Further fan disappoint was felt in the semis, as reigning champions UAE exited earlier than expected. The Emiratis failed to ever remain at their attacking best; while there were clear bright spots through golden boot winner Ahmed Ali Mabkhout, who is starting to look like a real continental star, and through playmaker Omar Abdulrahman, whose genius in the UAE midfield was cut short through injury, UAE overall looked short of their best. UAE will go into 2015 with high hopes, but added consistency is still needed to successfully compete in Australia.
Fellow semi-finalists Oman conversely performed above what was expected after a slow start to their group phase. Back-to-back draws were followed by a spectacular 5-0 victory over Kuwait to make their way through to the semis. A hat-trick through Said Salim stole the headlines, but great work during the tournament from Mohammed Al Seyabi and Raed Ibrahim Saleh, who conjured a stunning volley in the semi-final defeat to Qatar, offer greater hope for the national team going into the new year.
Of those who exited through the group stage it was the familiar tale of frustration and disappointment. Yemen arguably came out of it the best as the lowest rank side in the competition after defying the odds to hold Bahrain and Qatar before only narrowly losing to the hosts. It was a similar story for fellow Group A opponents Bahrain who also picked up two 0-0 draws either side of a comprehensive 3-0 loss to the Saudis.

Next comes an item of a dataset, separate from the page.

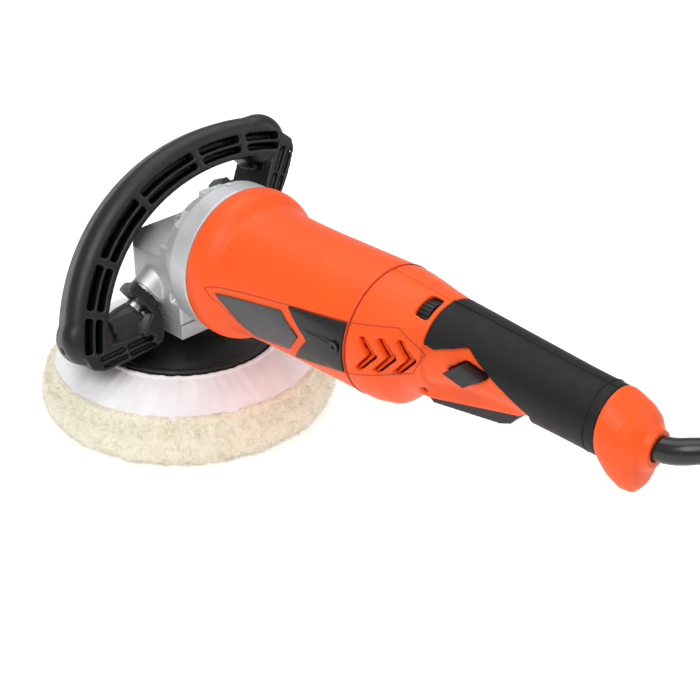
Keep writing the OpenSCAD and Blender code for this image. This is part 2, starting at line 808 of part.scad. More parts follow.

In Group B it was a much more enthralling contest, as Kuwait, our underdogs for a final push started well, beating Iraq in the final minutes courtesy of a stunning finish from Fahad Al-Enezi before an impressive 2-2 draw with UAE. However, in need of only a point from the final match, the Kuwaitis collapsed going down 5-0 to Oman and finished the tournament with the Gulf’s worst defence.
The biggest disappointment came in the shape of Iraq, who were completely off the boil throughout despite fielding a strong on paper, youthful line-up. They didn’t ever seem to get out of first gear, only registering one point over Oman and finishing bottom of the pile in Group B.
The Gulf Cup grows in popularity with every edition. Its 22nd hasn’t broken with tradition, with some real glimmers of quality being beamed around the world. For observers it also highlights the strengths and weaknesses of the region when it comes to competing for the Asian Cup in January.
While individual brilliance was on show with a number of sensational personal and team goals, attacking flair was often stunted by some cautious and, at times, brutal defensive tactics. It remains to be seen if this year’s Gulf champions Qatar can reassemble with their absent stars and make a real fist of toppling the established order in Australia.